• _Your instructions_:
Each line below should be reproduced without any alteration.

• _Information shown_:
- - -

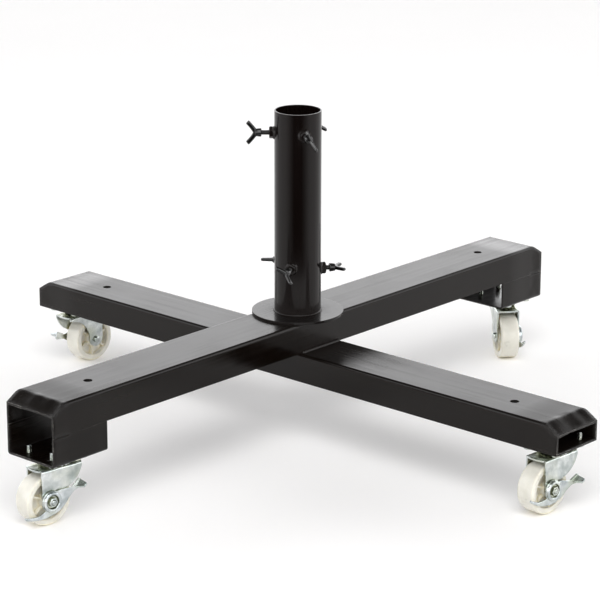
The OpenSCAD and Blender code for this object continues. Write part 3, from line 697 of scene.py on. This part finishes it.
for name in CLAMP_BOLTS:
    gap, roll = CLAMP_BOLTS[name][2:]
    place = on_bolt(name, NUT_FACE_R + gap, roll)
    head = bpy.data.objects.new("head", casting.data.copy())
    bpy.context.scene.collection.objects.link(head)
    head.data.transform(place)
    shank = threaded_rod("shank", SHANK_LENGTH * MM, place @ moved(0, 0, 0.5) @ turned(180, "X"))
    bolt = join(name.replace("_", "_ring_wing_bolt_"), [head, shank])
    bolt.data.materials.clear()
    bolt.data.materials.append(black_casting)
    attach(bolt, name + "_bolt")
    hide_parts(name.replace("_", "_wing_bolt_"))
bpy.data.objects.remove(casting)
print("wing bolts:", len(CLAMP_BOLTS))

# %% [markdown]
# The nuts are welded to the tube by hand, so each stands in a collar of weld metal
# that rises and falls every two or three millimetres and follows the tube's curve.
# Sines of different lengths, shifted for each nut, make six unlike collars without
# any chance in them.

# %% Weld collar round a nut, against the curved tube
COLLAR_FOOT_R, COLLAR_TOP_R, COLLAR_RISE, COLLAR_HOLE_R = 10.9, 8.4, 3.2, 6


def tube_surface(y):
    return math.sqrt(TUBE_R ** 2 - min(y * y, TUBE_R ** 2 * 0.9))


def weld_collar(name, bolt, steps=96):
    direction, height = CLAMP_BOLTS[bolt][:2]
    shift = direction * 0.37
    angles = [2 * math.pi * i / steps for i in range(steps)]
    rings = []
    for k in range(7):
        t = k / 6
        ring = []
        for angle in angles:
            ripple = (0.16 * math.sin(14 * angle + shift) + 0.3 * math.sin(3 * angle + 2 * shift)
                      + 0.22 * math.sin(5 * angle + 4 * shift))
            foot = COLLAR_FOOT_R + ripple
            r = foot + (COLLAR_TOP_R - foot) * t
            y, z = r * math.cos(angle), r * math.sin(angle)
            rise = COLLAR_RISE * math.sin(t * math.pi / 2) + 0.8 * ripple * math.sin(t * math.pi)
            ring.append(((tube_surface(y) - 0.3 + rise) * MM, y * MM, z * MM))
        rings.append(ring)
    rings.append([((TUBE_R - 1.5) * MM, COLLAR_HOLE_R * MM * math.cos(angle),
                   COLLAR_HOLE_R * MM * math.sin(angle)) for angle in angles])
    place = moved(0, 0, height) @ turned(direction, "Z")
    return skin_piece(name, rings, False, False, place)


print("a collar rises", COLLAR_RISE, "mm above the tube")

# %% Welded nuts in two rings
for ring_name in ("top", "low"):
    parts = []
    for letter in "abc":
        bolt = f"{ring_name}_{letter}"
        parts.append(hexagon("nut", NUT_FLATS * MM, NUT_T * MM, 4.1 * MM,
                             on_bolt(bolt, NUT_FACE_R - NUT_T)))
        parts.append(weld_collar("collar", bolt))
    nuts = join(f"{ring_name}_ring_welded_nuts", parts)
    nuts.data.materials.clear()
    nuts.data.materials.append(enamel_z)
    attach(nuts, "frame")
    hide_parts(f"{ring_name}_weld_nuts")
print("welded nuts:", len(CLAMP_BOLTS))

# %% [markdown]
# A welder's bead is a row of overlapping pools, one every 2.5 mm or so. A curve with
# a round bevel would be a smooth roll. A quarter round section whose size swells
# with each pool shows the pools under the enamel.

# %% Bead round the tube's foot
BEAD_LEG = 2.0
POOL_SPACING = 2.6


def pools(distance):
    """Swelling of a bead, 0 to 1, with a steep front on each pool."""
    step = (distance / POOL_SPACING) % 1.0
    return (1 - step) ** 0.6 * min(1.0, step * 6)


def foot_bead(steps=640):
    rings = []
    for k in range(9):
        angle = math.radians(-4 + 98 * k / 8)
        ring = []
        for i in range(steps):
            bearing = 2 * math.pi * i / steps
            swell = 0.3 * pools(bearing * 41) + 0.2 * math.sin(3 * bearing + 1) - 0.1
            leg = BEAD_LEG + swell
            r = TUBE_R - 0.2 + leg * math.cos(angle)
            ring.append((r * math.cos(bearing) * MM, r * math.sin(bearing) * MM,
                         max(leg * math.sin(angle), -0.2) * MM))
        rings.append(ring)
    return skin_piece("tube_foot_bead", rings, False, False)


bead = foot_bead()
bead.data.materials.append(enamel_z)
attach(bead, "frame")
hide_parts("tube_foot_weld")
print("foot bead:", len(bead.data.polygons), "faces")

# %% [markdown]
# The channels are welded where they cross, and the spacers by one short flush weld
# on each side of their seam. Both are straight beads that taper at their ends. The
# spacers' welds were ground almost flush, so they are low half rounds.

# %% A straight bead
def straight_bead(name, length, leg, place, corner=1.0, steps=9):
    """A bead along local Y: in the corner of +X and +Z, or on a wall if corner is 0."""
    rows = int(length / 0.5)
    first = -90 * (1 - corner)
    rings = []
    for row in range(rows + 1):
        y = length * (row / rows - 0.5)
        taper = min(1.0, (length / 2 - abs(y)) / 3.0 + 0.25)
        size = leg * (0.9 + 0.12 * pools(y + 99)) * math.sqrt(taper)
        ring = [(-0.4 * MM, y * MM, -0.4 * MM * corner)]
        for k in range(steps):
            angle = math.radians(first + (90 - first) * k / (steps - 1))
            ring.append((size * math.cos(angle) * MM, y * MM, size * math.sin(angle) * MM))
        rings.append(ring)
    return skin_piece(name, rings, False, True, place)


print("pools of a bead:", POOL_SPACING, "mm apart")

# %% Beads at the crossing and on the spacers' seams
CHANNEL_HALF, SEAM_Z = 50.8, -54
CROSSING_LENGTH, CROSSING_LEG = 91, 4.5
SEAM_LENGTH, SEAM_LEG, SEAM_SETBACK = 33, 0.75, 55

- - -

• _Response for this exercise_:
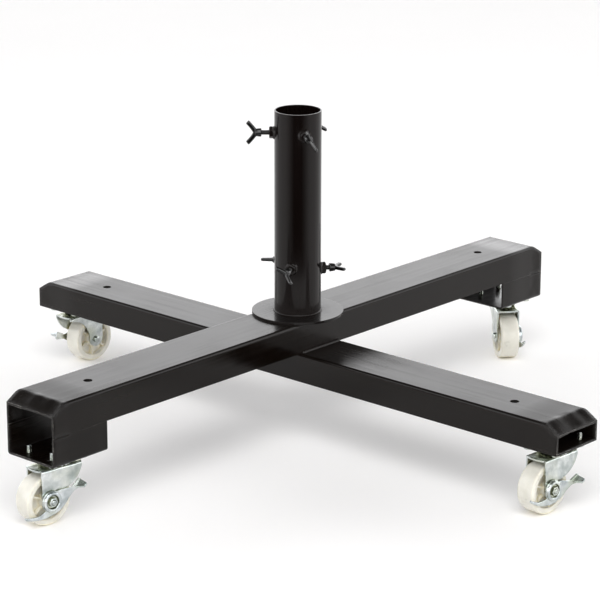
The OpenSCAD and Blender code for this object continues. Write part 3, from line 697 of scene.py on. This part finishes it.
for name in CLAMP_BOLTS:
    gap, roll = CLAMP_BOLTS[name][2:]
    place = on_bolt(name, NUT_FACE_R + gap, roll)
    head = bpy.data.objects.new("head", casting.data.copy())
    bpy.context.scene.collection.objects.link(head)
    head.data.transform(place)
    shank = threaded_rod("shank", SHANK_LENGTH * MM, place @ moved(0, 0, 0.5) @ turned(180, "X"))
    bolt = join(name.replace("_", "_ring_wing_bolt_"), [head, shank])
    bolt.data.materials.clear()
    bolt.data.materials.append(black_casting)
    attach(bolt, name + "_bolt")
    hide_parts(name.replace("_", "_wing_bolt_"))
bpy.data.objects.remove(casting)
print("wing bolts:", len(CLAMP_BOLTS))

# %% [markdown]
# The nuts are welded to the tube by hand, so each stands in a collar of weld metal
# that rises and falls every two or three millimetres and follows the tube's curve.
# Sines of different lengths, shifted for each nut, make six unlike collars without
# any chance in them.

# %% Weld collar round a nut, against the curved tube
COLLAR_FOOT_R, COLLAR_TOP_R, COLLAR_RISE, COLLAR_HOLE_R = 10.9, 8.4, 3.2, 6


def tube_surface(y):
    return math.sqrt(TUBE_R ** 2 - min(y * y, TUBE_R ** 2 * 0.9))


def weld_collar(name, bolt, steps=96):
    direction, height = CLAMP_BOLTS[bolt][:2]
    shift = direction * 0.37
    angles = [2 * math.pi * i / steps for i in range(steps)]
    rings = []
    for k in range(7):
        t = k / 6
        ring = []
        for angle in angles:
            ripple = (0.16 * math.sin(14 * angle + shift) + 0.3 * math.sin(3 * angle + 2 * shift)
                      + 0.22 * math.sin(5 * angle + 4 * shift))
            foot = COLLAR_FOOT_R + ripple
            r = foot + (COLLAR_TOP_R - foot) * t
            y, z = r * math.cos(angle), r * math.sin(angle)
            rise = COLLAR_RISE * math.sin(t * math.pi / 2) + 0.8 * ripple * math.sin(t * math.pi)
            ring.append(((tube_surface(y) - 0.3 + rise) * MM, y * MM, z * MM))
        rings.append(ring)
    rings.append([((TUBE_R - 1.5) * MM, COLLAR_HOLE_R * MM * math.cos(angle),
                   COLLAR_HOLE_R * MM * math.sin(angle)) for angle in angles])
    place = moved(0, 0, height) @ turned(direction, "Z")
    return skin_piece(name, rings, False, False, place)


print("a collar rises", COLLAR_RISE, "mm above the tube")

# %% Welded nuts in two rings
for ring_name in ("top", "low"):
    parts = []
    for letter in "abc":
        bolt = f"{ring_name}_{letter}"
        parts.append(hexagon("nut", NUT_FLATS * MM, NUT_T * MM, 4.1 * MM,
                             on_bolt(bolt, NUT_FACE_R - NUT_T)))
        parts.append(weld_collar("collar", bolt))
    nuts = join(f"{ring_name}_ring_welded_nuts", parts)
    nuts.data.materials.clear()
    nuts.data.materials.append(enamel_z)
    attach(nuts, "frame")
    hide_parts(f"{ring_name}_weld_nuts")
print("welded nuts:", len(CLAMP_BOLTS))

# %% [markdown]
# A welder's bead is a row of overlapping pools, one every 2.5 mm or so. A curve with
# a round bevel would be a smooth roll. A quarter round section whose size swells
# with each pool shows the pools under the enamel.

# %% Bead round the tube's foot
BEAD_LEG = 2.0
POOL_SPACING = 2.6


def pools(distance):
    """Swelling of a bead, 0 to 1, with a steep front on each pool."""
    step = (distance / POOL_SPACING) % 1.0
    return (1 - step) ** 0.6 * min(1.0, step * 6)


def foot_bead(steps=640):
    rings = []
    for k in range(9):
        angle = math.radians(-4 + 98 * k / 8)
        ring = []
        for i in range(steps):
            bearing = 2 * math.pi * i / steps
            swell = 0.3 * pools(bearing * 41) + 0.2 * math.sin(3 * bearing + 1) - 0.1
            leg = BEAD_LEG + swell
            r = TUBE_R - 0.2 + leg * math.cos(angle)
            ring.append((r * math.cos(bearing) * MM, r * math.sin(bearing) * MM,
                         max(leg * math.sin(angle), -0.2) * MM))
        rings.append(ring)
    return skin_piece("tube_foot_bead", rings, False, False)


bead = foot_bead()
bead.data.materials.append(enamel_z)
attach(bead, "frame")
hide_parts("tube_foot_weld")
print("foot bead:", len(bead.data.polygons), "faces")

# %% [markdown]
# The channels are welded where they cross, and the spacers by one short flush weld
# on each side of their seam. Both are straight beads that taper at their ends. The
# spacers' welds were ground almost flush, so they are low half rounds.

# %% A straight bead
def straight_bead(name, length, leg, place, corner=1.0, steps=9):
    """A bead along local Y: in the corner of +X and +Z, or on a wall if corner is 0."""
    rows = int(length / 0.5)
    first = -90 * (1 - corner)
    rings = []
    for row in range(rows + 1):
        y = length * (row / rows - 0.5)
        taper = min(1.0, (length / 2 - abs(y)) / 3.0 + 0.25)
        size = leg * (0.9 + 0.12 * pools(y + 99)) * math.sqrt(taper)
        ring = [(-0.4 * MM, y * MM, -0.4 * MM * corner)]
        for k in range(steps):
            angle = math.radians(first + (90 - first) * k / (steps - 1))
            ring.append((size * math.cos(angle) * MM, y * MM, size * math.sin(angle) * MM))
        rings.append(ring)
    return skin_piece(name, rings, False, True, place)


print("pools of a bead:", POOL_SPACING, "mm apart")

# %% Beads at the crossing and on the spacers' seams
CHANNEL_HALF, SEAM_Z = 50.8, -54
CROSSING_LENGTH, CROSSING_LEG = 91, 4.5
SEAM_LENGTH, SEAM_LEG, SEAM_SETBACK = 33, 0.75, 55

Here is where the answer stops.